_THE TASK_
Extract the first line through the line containing "return toned(at, 1.0, painted_wall_shade.outputs[0], at.steep)" from the listing below, exactly as written.

_DATA EXCERPT_

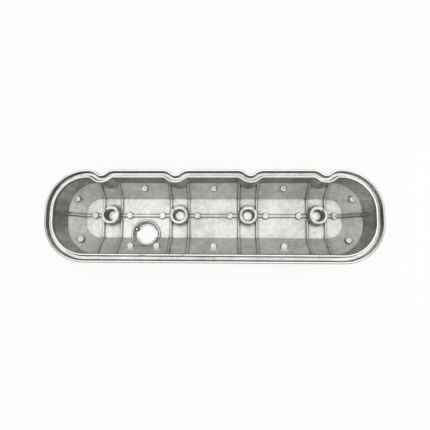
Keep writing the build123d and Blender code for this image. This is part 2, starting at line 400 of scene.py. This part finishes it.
def shaded_streaked_walls(at):
    """Painted shade darkens the drafted walls and rib flanks, streaked up and down where the casting drags
    along the die.
    """
    size, detail, roughness, distortion = STREAKS
    drawn = add(at.tree, "ShaderNodeMapping", Vector=at.place, Scale=(1.0, 1.0, STREAK_STRETCH))
    streak = add(
        at.tree, "ShaderNodeTexNoise", Vector=drawn.outputs[0], Scale=1 / (size * MM),
        Detail=detail, Roughness=roughness, Distortion=distortion,
    )
    painted_wall_shade = add(
        at.tree, "ShaderNodeMapRange", Value=streak.outputs["Fac"],
        From_Min=STREAK_LEVELS[0], From_Max=STREAK_LEVELS[1], To_Min=WALL_SHADE[0], To_Max=WALL_SHADE[1],
    )
    # The walls' rounded corners are drawn lighter.
    corner = add(
        at.tree, "ShaderNodeMapRange", SOFT, Value=at.turned,
        From_Min=CORNER_TURN[0], From_Max=CORNER_TURN[1], To_Min=1.0, To_Max=CORNER_LIGHTER,
    )
    painted_wall_shade = add(at.tree, "ShaderNodeMath", MULTIPLY, _0=painted_wall_shade.outputs[0], _1=corner.outputs[0])
    return toned(at, 1.0, painted_wall_shade.outputs[0], at.steep)


def painted_corner_shade(at, tone):
    """Painted shade darkens the corners and draws a dark line round every foot, below the rim."""
    below_rim = add(at.tree, "ShaderNodeMath", SUBTRACT, _0=1.0, _1=at.rim).outputs[0]
    for reach, (shut, clear), darkest in CORNER_SHADE:
        sky = add(
            at.tree, "ShaderNodeAmbientOcclusion", {"samples": CORNER_SHADE_SAMPLES, "only_local": True},
            Distance=reach * MM,
        )
        painted_shade = add(
            at.tree, "ShaderNodeMapRange", SOFT,
            Value=sky.outputs["AO"], From_Min=shut, From_Max=clear, To_Min=darkest,
        )
        tone = toned(at, tone, painted_shade.outputs[0], below_rim)
    return tone


def shaded_groove(at, tone):
    """Painted shade darkens the groove's walls, most at the filler's end; painted light lifts them along the
    plain side; more painted shade lies on the groove at the far end.
    """
    painted_groove_shade = add(
        at.tree, "ShaderNodeMapRange", Value=at.along,
        From_Min=-half_length * MM, From_Max=half_length * MM,
        To_Min=GROOVE_SHADE[0], To_Max=GROOVE_SHADE[1],
    )
    side_light = add(
        at.tree, "ShaderNodeMapRange", Value=at.over,
        From_Min=-half_width * MM, From_Max=half_width * MM,
        To_Min=GROOVE_SIDE_LIGHT[0], To_Max=GROOVE_SIDE_LIGHT[1],
    )
    painted_groove_shade = add(at.tree, "ShaderNodeMath", MULTIPLY, _0=painted_groove_shade.outputs[0], _1=side_light.outputs[0])
    wall = add(
        at.tree, "ShaderNodeMapRange", SOFT, Value=at.level,
        From_Min=GROOVE_WALL_FACING[0], From_Max=GROOVE_WALL_FACING[1], To_Min=1.0, To_Max=0.0,
    )
    tone = toned(at, tone, painted_groove_shade.outputs[0], wall.outputs[0], at.rim, at.past_lip)
    return toned(at, tone, FAR_END_SHADE_TONE, near(at, FAR_END_SHADE, FAR_END_SHADE_REACH), at.rim, at.past_lip)


def painted_boss_shade(at, tone):
    """Painted shade darkens the bosses' steep faces inside and out; the webs at the foot of their bores are
    drawn lighter.
    """
    for count in range(BOSSES):
        x = (count - (BOSSES - 1) / 2) * BOLT_PITCH
        for (height, reach, change), faces in ((BOSS_SHADE, at.steep), (LIGHTER_WEB, at.roof)):
            tone = toned(at, tone, change, near(at, (x, BOLT_Y, height), reach), faces)
    return tone


def filler_shade_lines(at, tone):
    """Painted shade draws dark lines round the filler's collar and its stops."""
    for radius, line_shade in FILLER_SHADE_RINGS:
        tone = toned(at, tone, line_shade, ring(at, FILLER, radius, FILLER_LINE), at.upward)
    radius, width, line_shade = STOP_SHADE_RING
    for stop in STOPS:
        tone = toned(at, tone, line_shade, ring(at, stop, radius, width), at.inner)
    return tone


def long_rib_shade(at, tone):
    """Painted shade lies along the long rib on the roof's ends."""
    for centre, half_size, rib_shade_tone in RIB_SHADE:
        tone = toned(at, tone, rib_shade_tone, mark(at, centre, half_size), at.inner)
    return tone


def lit_places(at, tone):
    """Painted light brightens the plain side's corners and both ends of the roof."""
    plain_side = add(at.tree, "ShaderNodeMath", UNDER, _0=at.over, _1=0.0)
    corner = add(
        at.tree, "ShaderNodeMapRange", SOFT,
        Value=at.turned, From_Min=PLAIN_CORNER_TURN[0], From_Max=PLAIN_CORNER_TURN[1],
    )
    tone = toned(at, tone, PLAIN_CORNER_LIGHT, corner.outputs[0], plain_side.outputs[0], at.upward)
    for start, end in LIT_ENDS:
        lit_end = add(
            at.tree, "ShaderNodeMapRange", SOFT, Value=at.along, From_Min=start * MM, From_Max=end * MM,
        )
        tone = toned(at, tone, END_LIGHT, lit_end.outputs[0], at.roof)
    return tone


def rough_pads(at, tone):
    """The pads' tops are rough from the ejector pins."""
    high = add(at.tree, "ShaderNodeMath", OVER, _0=at.height, _1=HIGH_PADS * MM)
    low = add(at.tree, "ShaderNodeMath", CLOSE, _0=at.height, _1=PAD_TOP * MM, _2=PAD_TOP_BAND * MM)
    pad = add(at.tree, "ShaderNodeMath", MAXIMUM, _0=high.outputs[0], _1=low.outputs[0])
    below_rim = add(at.tree, "ShaderNodeMath", SUBTRACT, _0=1.0, _1=at.rim)
    pitted = add(
        at.tree, "ShaderNodeMapRange", Value=at.pattern["pits"],
        From_Min=PIT_LEVELS[0], From_Max=PIT_LEVELS[1], To_Min=PIT_TONE[0], To_Max=PIT_TONE[1],
    )
    return toned(at, tone, pitted.outputs[0], pad.outputs[0], at.roof, below_rim.outputs[0])


def freckles_and_stain(at, tone):
    """Freckles lie all over, and a stain beside the last pad of the plain side."""
    freckle = add(
        at.tree, "ShaderNodeMapRange", Value=at.pattern["freckles"],
        From_Min=FRECKLE_LEVELS[0], From_Max=FRECKLE_LEVELS[1],
    ).outputs[0]
    tone = toned(at, tone, FRECKLE_TONE, freckle)
    return toned(at, tone, STAIN_TONE, near(at, STAIN, STAIN_REACH), freckle, at.inner)


def torn_metal(at):
    """1 on torn metal: ragged flash beside the plain side's pads, specks on the far end wall."""
    flakes = []
    for low, high in (FLASH_LEVELS, SPECK_LEVELS):
        flake = add(
            at.tree, "ShaderNodeMapRange", Value=at.pattern["flakes"], From_Min=low, From_Max=high,
        )
        flakes.append(flake.outputs[0])
    flaky, specks = flakes
    torn = near(at, SPECKS, SPECKS_REACH)
    for mask in (specks, at.steep, at.backward):
        torn = add(at.tree, "ShaderNodeMath", MULTIPLY, _0=torn, _1=mask).outputs[0]
    for centre in FLASH_PADS:
        flash = mark(at, centre, FLASH_SIZE)
        for mask in (flaky, at.upward):
            flash = add(at.tree, "ShaderNodeMath", MULTIPLY, _0=flash, _1=mask).outputs[0]
        torn = add(at.tree, "ShaderNodeMath", MAXIMUM, _0=torn, _1=flash).outputs[0]
    return torn


def wear_and_edge_shade(at):
    """Painted shade darkens the outer lip's edge, most on the plain side and round the ends; nicks and
    scratches are real wear.
    """
    away = add(at.tree, "ShaderNodeMath", ABSOLUTE, _0=at.along)
    round_end = add(
        at.tree, "ShaderNodeMapRange", SOFT, Value=away.outputs[0],
        From_Min=(half_length - ROUND_END[0]) * MM, From_Max=(half_length - ROUND_END[1]) * MM,
    ).outputs[0]
    width = add(
        at.tree, "ShaderNodeMix", NUMBER, _0=round_end, _2=RIM_EDGE * MM, _3=RIM_EDGE_AT_ENDS * MM,
    )
    widths_in = add(at.tree, "ShaderNodeMath", DIVIDE, _0=at.from_edge, _1=width.outputs[0])
    shaded_edge = add(
        at.tree, "ShaderNodeMapRange", SOFT, Value=widths_in.outputs[0],
        From_Min=RIM_EDGE_FADE[0], From_Max=RIM_EDGE_FADE[1], To_Min=1.0, To_Max=0.0,
    )
    edge_shade = add(
        at.tree, "ShaderNodeMapRange", Value=at.over,
        From_Min=-half_width * MM, From_Max=half_width * MM,
        To_Min=RIM_EDGE_SHADE[0], To_Max=RIM_EDGE_SHADE[1],
    )
    edge_shade = toned(at, edge_shade.outputs[0], ROUND_END_SHADE, round_end)
    tone = toned(at, 1.0, edge_shade, shaded_edge.outputs[0], at.upward)
    for centre, (half_x, half_y), turn in NICKS:
        tone = toned(at, tone, NICK_TONE, mark(at, centre, (half_x, half_y, NICK_DEPTH), turn))
    return tone


# ---------------------------------------------------------------- die-cast aluminium
def cast_colour(at):
    """The skin's colour with every layer that tones it, painted shade and painted light among them."""
    tone = shaded_streaked_walls(at)
    for layer in (
        painted_corner_shade, shaded_groove, painted_boss_shade, filler_shade_lines,
        long_rib_shade, lit_places, rough_pads, freckles_and_stain,
    ):
        tone = layer(at, tone)
    return add(at.tree, "ShaderNodeMix", TINT, _0=1.0, _6=mottled_skin(at), _7=tone).outputs[2]


def die_cast_aluminium():
    """Bare die-cast aluminium: a satin grey skin, mottled by the die, with brighter milled lips."""
    material, tree = new_material("die-cast aluminium")
    at = Surface(tree)
    torn = torn_metal(at)
    lip = add(
        tree, "ShaderNodeMix", COLOUR,
        _0=at.pattern["wear_and_edge_shade"], _6=linear(LIP_DARK), _7=linear(LIP_LIGHT),
    ).outputs[2]
    colour = add(tree, "ShaderNodeMix", COLOUR, _0=torn, _6=cast_colour(at), _7=linear(FLASH)).outputs[2]
    colour = add(tree, "ShaderNodeMix", COLOUR, _0=at.milled, _6=colour, _7=lip).outputs[2]
    colour = add(tree, "ShaderNodeMix", TINT, _0=1.0, _6=colour, _7=wear_and_edge_shade(at)).outputs[2]
    roughness = add(tree, "ShaderNodeMix", NUMBER, _0=at.milled, _2=SKIN_ROUGHNESS, _3=LIP_ROUGHNESS)
    metallic = add(tree, "ShaderNodeMix", NUMBER, _0=at.milled, _2=SKIN_METAL, _3=LIP_METAL)
    # Torn metal is matt and so ragged that it shows as plain white.
    metallic = add(tree, "ShaderNodeMix", NUMBER, _0=torn, _2=metallic.outputs[0], _3=0.0)
    bump = add(
        tree, "ShaderNodeBump", Strength=GRAIN_BUMP, Distance=GRAIN_DEPTH * MM, Height=at.pattern["grain"],
    )
    shader = add(
        tree, "ShaderNodeBsdfPrincipled", Base_Color=colour, Metallic=metallic.outputs[0],
        Roughness=roughness.outputs[0], Normal=bump.outputs["Normal"],
    )
    add(tree, "ShaderNodeOutputMaterial", Surface=shader.outputs["BSDF"])
    return material


# ---------------------------------------------------------------- the long rib's run-outs
def rib_run_out(name, foot, top, metal):
    """Where the long rib climbs an end wall and dies away, half sunk in the wall."""
    low = Vector(metres((foot[0], RUN_OUT_Y, foot[1])))
    high = Vector(metres((top[0], RUN_OUT_Y, top[1])))
    climb = high - low
    bpy.ops.mesh.primitive_cone_add(
        vertices=RUN_OUT_SIDES, radius1=RUN_OUT_R[0] * MM, radius2=RUN_OUT_R[1] * MM,
        depth=climb.length, location=(low + high) / 2, rotation=climb.to_track_quat("Z", "Y").to_euler(),
    )
    bpy.ops.object.transform_apply(location=True, rotation=True, scale=True)
    bpy.ops.object.shade_smooth_by_angle(angle=radians(SMOOTH_ANGLE))
    rib = bpy.context.object
    rib.name = name
    rib.data.materials.append(metal)
    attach(rib, "root")


# ---------------------------------------------------------------- floor, backdrop, lamps and camera
def pale_paper(name, glow_share):
    """Matt pale paper: seen as white by the camera and in reflections, with the shadow kept."""
    material, tree = new_material(name)
    paper = add(tree, "ShaderNodeBsdfDiffuse", Color=linear(PAPER))
    glow = add(tree, "ShaderNodeEmission", Color=(1, 1, 1, 1), Strength=1.0)
    path = add(tree, "ShaderNodeLightPath").outputs
    seen = add(tree, "ShaderNodeMath", MAXIMUM, _0=path["Is Camera Ray"], _1=path["Is Glossy Ray"])
    seen = add(tree, "ShaderNodeMath", MAXIMUM, _0=seen.outputs[0], _1=path["Is Transmission Ray"])
    share = add(tree, "ShaderNodeMath", MULTIPLY, _0=seen.outputs[0], _1=glow_share)
    mix = add(tree, "ShaderNodeMixShader", _0=share.outputs[0], _1=paper.outputs["BSDF"], _2=glow.outputs[0])
    add(tree, "ShaderNodeOutputMaterial", Surface=mix.outputs[0])
    return material


def floor_and_backdrop():
    """Round floor with an upright round wall of paper about it."""
    bpy.ops.mesh.primitive_circle_add(
        vertices=ROUND_SIDES, radius=FLOOR_R * MM, fill_type="NGON", location=(0, 0, 0),
    )
    floor = bpy.context.object
    floor.name = "floor"
    floor.data.materials.append(pale_paper("pale floor", FLOOR_GLOW))
    bpy.ops.mesh.primitive_cylinder_add(
        vertices=ROUND_SIDES, radius=FLOOR_R * MM, depth=BACKDROP_HEIGHT * MM, end_fill_type="NOTHING",
        location=metres((0, 0, BACKDROP_HEIGHT / 2)),
    )
    backdrop = bpy.context.object
    backdrop.name = "backdrop"
    backdrop.data.materials.append(pale_paper("pale backdrop", BACKDROP_GLOW))


def softbox(name, place, size, power):
    """Round area lamp that faces the part."""
    data = bpy.data.lights.new(name, "AREA")
    data.shape = "DISK"
    data.size = size * MM
    data.energy = power
    lamp = bpy.data.objects.new(name, data)
    lamp.location = metres(place)
    lamp.rotation_euler = lamp.location.to_track_quat("Z", "Y").to_euler()
    bpy.context.scene.collection.objects.link(lamp)


def overhead_camera():
    """Camera over the hollow, looking almost straight down."""
    data = bpy.data.cameras.new("camera")
    data.sensor_width = SENSOR
    data.lens = SENSOR * CAMERA_FOCAL_PIXELS / FRAME_PIXELS
    data.clip_start = CAMERA_CLIP * MM
    camera = bpy.data.objects.new("camera", data)
    camera.location = metres(CAMERA_PLACE)
    camera.rotation_euler = [radians(turn) for turn in CAMERA_TURN]
    bpy.context.scene.collection.objects.link(camera)
    bpy.context.scene.camera = camera


def studio_world():
    """Faint even light from all round."""
    world = bpy.data.worlds.new("studio")
    world.use_nodes = True
    tree = world.node_tree
    tree.nodes.clear()
    sky = add(tree, "ShaderNodeBackground", Color=(1, 1, 1, 1), Strength=WORLD_LEVEL)
    add(tree, "ShaderNodeOutputWorld", Surface=sky.outputs[0])
    bpy.context.scene.world = world


# ---------------------------------------------------------------- build
aluminium = die_cast_aluminium()
cover.data.materials.clear()
cover.data.materials.append(aluminium)
for name, (foot, top) in RUN_OUTS.items():
    rib_run_out(name, foot, top, aluminium)

floor_and_backdrop()
softbox("overhead softbox", KEY_PLACE, KEY_SIZE, KEY_POWER)
softbox("side fill", FILL_PLACE, FILL_SIZE, FILL_POWER)
overhead_camera()
studio_world()
bpy.context.scene.view_settings.view_transform = "Standard"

_FULL ANSWER_
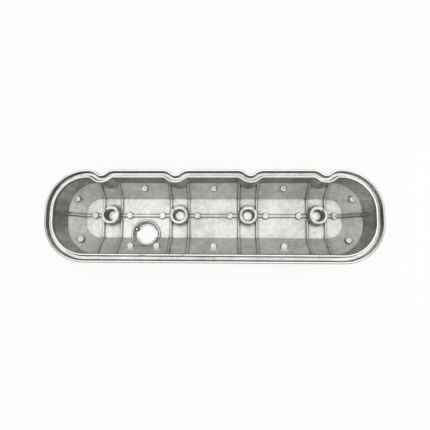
Keep writing the build123d and Blender code for this image. This is part 2, starting at line 400 of scene.py. This part finishes it.
def shaded_streaked_walls(at):
    """Painted shade darkens the drafted walls and rib flanks, streaked up and down where the casting drags
    along the die.
    """
    size, detail, roughness, distortion = STREAKS
    drawn = add(at.tree, "ShaderNodeMapping", Vector=at.place, Scale=(1.0, 1.0, STREAK_STRETCH))
    streak = add(
        at.tree, "ShaderNodeTexNoise", Vector=drawn.outputs[0], Scale=1 / (size * MM),
        Detail=detail, Roughness=roughness, Distortion=distortion,
    )
    painted_wall_shade = add(
        at.tree, "ShaderNodeMapRange", Value=streak.outputs["Fac"],
        From_Min=STREAK_LEVELS[0], From_Max=STREAK_LEVELS[1], To_Min=WALL_SHADE[0], To_Max=WALL_SHADE[1],
    )
    # The walls' rounded corners are drawn lighter.
    corner = add(
        at.tree, "ShaderNodeMapRange", SOFT, Value=at.turned,
        From_Min=CORNER_TURN[0], From_Max=CORNER_TURN[1], To_Min=1.0, To_Max=CORNER_LIGHTER,
    )
    painted_wall_shade = add(at.tree, "ShaderNodeMath", MULTIPLY, _0=painted_wall_shade.outputs[0], _1=corner.outputs[0])
    return toned(at, 1.0, painted_wall_shade.outputs[0], at.steep)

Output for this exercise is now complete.